Con la sentenza n. 26131 del 30.12.2015 la Suprema Corte interviene in tema di fondi comuni d’investimento immobiliare, confermando i motivi con la quale la Corte d’appello aveva respinto il ricorso avverso il provvedimento sanzionatorio emesso dalla Banca d’Italia ai sensi dell’art. 195 del TUF nei confronti del rappresentante legale di una SGR, e fissando così alcuni importanti principi di correttezza ed indipendenza nella gestione dei fondi, al fine di garantirne la sana e prudente gestione, il contenimento dei rischi e la stabilità patrimoniale.
In via preliminare, disattende la richiesta di sopravvenuta illegittimità del provvedimento sanzionatorio in relazione alle modifiche apportate dal d.lgs. 12.05.2015, n. 72 agli artt. 190, 190-bis e 194-quater del TUF, evidenziando che il nuovo quadro normativo sanzionatorio, che prevede, tra l’altro, che sia l’ente e non più l’esponente aziendale il soggetto primariamente responsabile delle violazioni, non può trovare applicazione nel caso di specie in considerazione della mancata emanazione delle disposizioni di attuazione dell’Autorità di vigilanza, alla cui approvazione viene subordinata l’operatività della nuova disciplina.
Nel merito, la Suprema Corte conferma le statuizioni del provvedimento sanzionatorio impugnato evidenziando la mancata attivazione da parte della SGR del sistema di controllo interno in materia di conflitto di interessi in occasione di un’operazione di compravendita immobiliare intervenuta tra un proprio fondo ed un società ad essa collegata.
In secondo luogo, viene statuito l’importante principio secondo il quale la pianificazione di investimenti immobiliari realizzati per il tramite di operazioni di acquisto di cosa futura o di contratti preliminari non concorrono a determinare la soglia dei due terzi del valore complessivo del fondo, prevista dall’art. 12-bis, co. 2, d.m. n. 228 del 1999 quale espressione del principio di concentrazione immobiliare degli investimenti del fondo, stante l’attuale non esistenza del bene (cosa futura) o la natura – obbligatoria anziché reale – del negozio (contratto preliminare).

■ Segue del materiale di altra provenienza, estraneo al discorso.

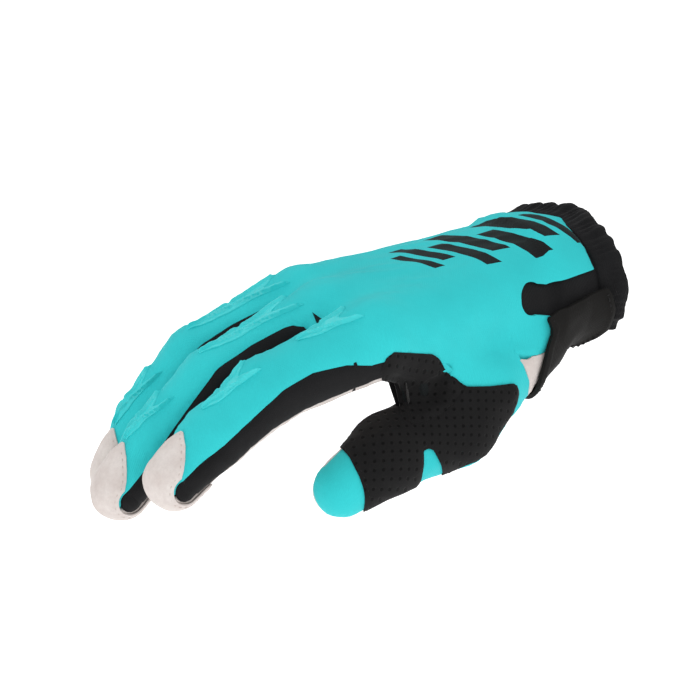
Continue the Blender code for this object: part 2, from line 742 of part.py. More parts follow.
# The moulded guards: where each starts and ends along its finger, and its outline as
# half-widths in degrees at shares of its length, with a notch between two prongs
GUARD_COLUMNS = ("name", "finger", "start", "end")
GUARD_TABLE = (
    ("knuckle_guard_index", "index", 1.15, 1.66),
    ("knuckle_guard_middle", "middle", 1.26, 2.0),
    ("knuckle_guard_ring", "ring", 1.2, 1.95),
    ("knuckle_guard_little", "little", 1.2, 1.9),
    ("finger_guard_index", "index", 2.03, 2.9),
    ("finger_guard_middle", "middle", 2.5, 3.3),
    ("finger_guard_ring", "ring", 2.4, 3.3),
    ("finger_guard_little", "little", 2.3, 3.1),
)
GUARD_OUTLINE = ((0.0, 24.0), (0.22, 20.0), (0.42, 15.0), (0.65, 16.0), (0.85, 11.0), (1.0, 3.0))
GUARD_NOTCH = 0.25
GUARD_ROWS = 7
GUARD_SHARES = np.array((-1.0, -0.5, 0.0, 0.5, 1.0))


def guard_sheet(finger, start, end):
    """One moulded guard: two prongs towards the wrist that join and taper to a tail."""
    sheet = Sheet()
    rows = []
    for share in np.linspace(0.0, 1.0, GUARD_ROWS):
        half = np.interp(share, *np.array(GUARD_OUTLINE).T)
        notch = GUARD_NOTCH * (1.0 - np.abs(GUARD_SHARES)) * (1.0 - share)
        stations = start + (end - start) * (share + notch)
        rows.append(finger_points(finger, stations, GUARD_SHARES * half))
    sheet.grid(rows)
    return sheet


# The black patch on the thumb. Its edges are stations at angles round the thumb, and its
# wedge window opens towards the underside. Its lobe over the web is given as reach, side
# and rise, shares of PALM_LENGTH.
PATCH_ANGLES = (-47.0, -35.0, -20.0, -6.0, 8.0, 23.0, 40.0, 56.0, 69.0, 82.0)
PATCH_WRIST_EDGE = (
    (-47.0, 1.0), (-28.0, 0.92), (-6.0, 0.76), (14.0, 0.60), (23.0, 0.56), (49.0, 0.68),
    (56.0, 0.85), (63.0, 1.0), (69.0, 1.23), (88.0, 1.43),
)
PATCH_TIP_EDGE = ((-100.0, 2.62), (-42.0, 2.60), (-6.0, 2.66), (18.0, 2.73), (56.0, 2.88), (88.0, 2.96))
WINDOW_ANGLE = 8.0
WINDOW_WRIST_EDGE = ((8.0, 1.74), (19.0, 1.64), (40.0, 1.59), (77.0, 1.48))
WINDOW_TIP_EDGE = ((8.0, 1.74), (21.0, 1.77), (49.0, 1.84), (85.0, 1.89))
PATCH_TOP_EDGE = ((-47.0, 1.9), (-59.0, 2.02), (-70.0, 2.29), (-96.0, 2.59))
PATCH_TOP_ANGLES = (-96.0, -80.0, -70.0, -59.0)
LEG_ROWS = 5
PATCH_LOBE = (
    (0.679, -0.605, -0.158), (0.732, -0.649, -0.081), (0.763, -0.658, -0.058),
    (0.848, -0.678, -0.035), (0.959, -0.708, -0.005), (0.991, -0.702, -0.024),
    (1.008, -0.683, -0.071), (0.979, -0.625, -0.126),
)


def edge_at(edge, angle):
    return np.interp(angle, *np.array(edge).T)


def leg_rows(angles, near, far):
    """Points across a stretch of the patch, from one edge to the other."""
    rows = []
    for angle in angles:
        stations = np.linspace(edge_at(near, angle), edge_at(far, angle), LEG_ROWS)
        rows.append(thumb_points(stations, np.full(LEG_ROWS, angle)))
    return np.array(rows)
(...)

In via generale, inoltre, la Suprema Corte rileva che il mancato rispetto dei regolamenti di gestione dei singoli fondi da parte della SGR, non costituisce soltanto violazione delle norme sull’organizzazione e del sistema di controllo interno, ma anche della normativa di vigilanza in materia di organizzazione della SGR, prevista dall’art. 190 del TUF, e finalizzata ad assicurare la sana e prudente gestione, il contenimento del rischio e la stabilità patrimoniale.
La Cassazione conferma altresì la sussistenza, nel caso di specie, di una sostanziale modifica delle strategie di investimento della SGR rispetto a quelle oggetto di autorizzazione, rilevando in particolare che in assenza di una formalizzata revisione delle linee strategiche, l’attività aziendale è stata prevalentemente orientata, anziché a fondi retail, verso l’attivazione di OICR riservati ad apporto di beni, connotati dalla sostanziale coincidenza tra conferenti e partecipanti, associata ad un integrale esautoramento delle prerogative gestorie della SGR.
Vengono censurate poi le modalità di valutazione da parte della SGR dei beni immobili di pertinenza dei fondi gestiti, rilevando che i rispettivi criteri debbano venire preventivamente determinati dalla stessa SGR, non potendo la valutazione essere rimessa semplicemente alla relazione di stima di esperti indipendenti. Al riguardo viene inoltre stabilito che non è ammissibile una valutazione del bene immobile basato sul criterio del prezzo di opzione, liberamente fissato in sede contrattuale, in quanto contrasta con le specifiche disposizioni di vigilanza che impongono che le valutazioni debbano essere effettuate in base al prezzo corrente del cespite.